BLUE SPRINGS, Mo.–Most of us are familiar with oats and oatmeal, but many are not sure what steel-cut oats are.

“This is a common question I receive,” says Susan Mills-Gray, University of Missouri Extension nutrition and health education specialist.

“There are basically three types of oats on the market,” she said.

First, there are the old-fashioned rolled oats, which are nothing but the whole oats that are rolled flat. Then there are the quick oats, which are rolled oats that have been ground a little bit, which allows them to be cooked faster. Then we have the steel-cut oats, which are whole raw oats cut into smaller pieces.

“You can describe steel-cut oats as a whole grain where the inner part of the oat kernel has not been flattened but instead has been cut into more than two pieces,” she said. This is why it takes a long time to digest steel-cut oats, and the reason they keep us feeling fuller over a longer period.

“Steel-cut oats look like chopped nuts and have a golden color,” Mills-Gray said. “When cooked, they look like wild rice and have sort of a nutty flavor. You will find that they are definitely chewier, as it takes a while to chew each bite.”

Whole grains are an important part of a healthy lifestyle, and steel-cut oats are an easy way to improve your diet, she said. “Steel-cut oats are definitely a better alternative to the rolled oats.”

A single 1/4-cup serving of uncooked steel-cut oats contains 140-160 calories, about 28 grams of complex (healthy) carbohydrates, 8 grams of fiber and 5-7 grams of protein.

One serving also provides 10 percent of the iron you need each day and 2 percent of the recommended daily amount of calcium. Steel-cut oats are a rich source of the B vitamin complex and are low in fat and sodium.

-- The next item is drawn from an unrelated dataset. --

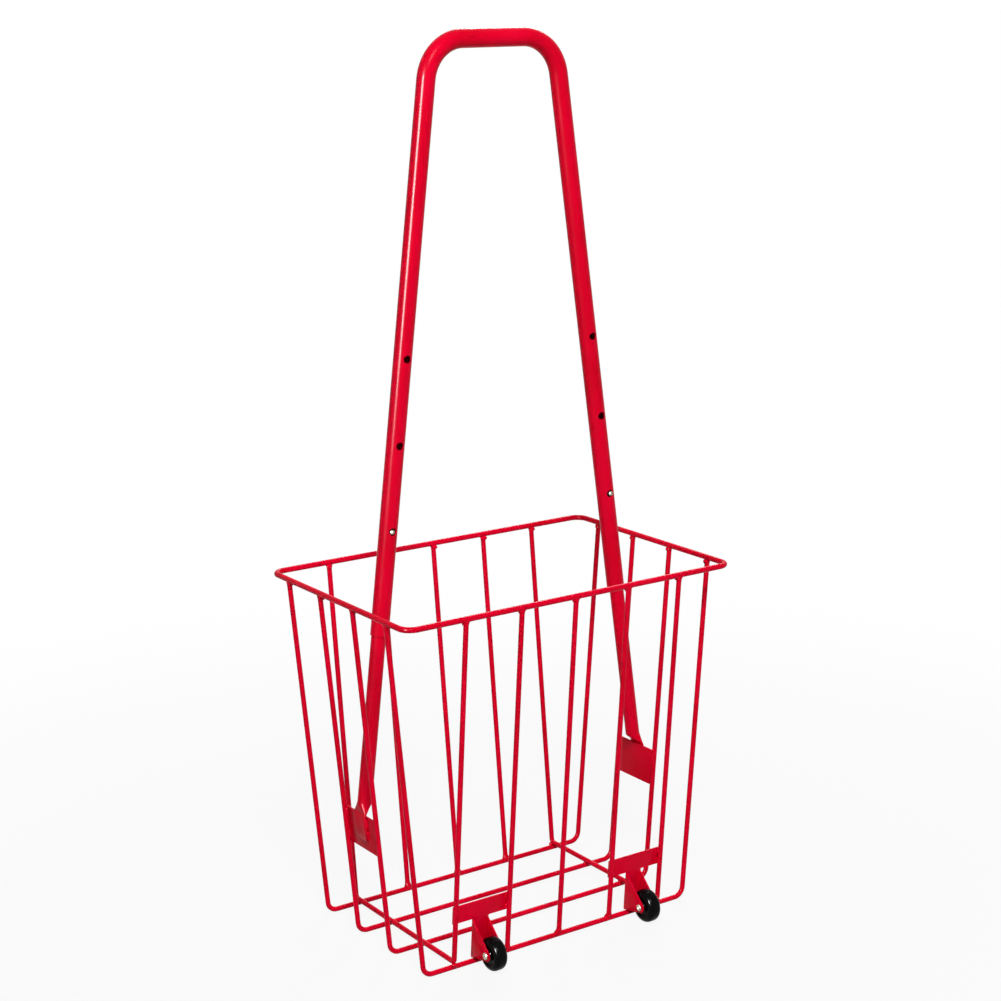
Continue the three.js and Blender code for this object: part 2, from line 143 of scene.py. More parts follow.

“Steel-cut oats require more time to cook than regular oats,” Mills-Gray said. Unsoaked steel-cut oats take about 30 minutes to cook thoroughly. This can be a problem if you want to enjoy steel-cut oats on a busy weekday morning. Soaking the oats overnight will shorten cooking time to about five to 10 minutes.

Boil oats in water then simmer until they are chewy yet tender. Add 1 cup milk and cook an additional eight to 10 minutes or until all the liquid is absorbed.

You can substitute steel-cut oats for traditional oats in recipes, Mills-Gray notes.

“Add the same amount of steel-cut oats a recipe with rolled oats calls for, cup for cup,” she said.

Add 10 to 15 minutes to the cooking time to soften the oats, checking frequently to make sure your baked goods don’t burn.

Another option is to let the batter set for an hour to allow the oats to absorb more liquid, then bake or cook. Some steel-cut oat manufacturers suggest soaking oats before adding as an ingredient.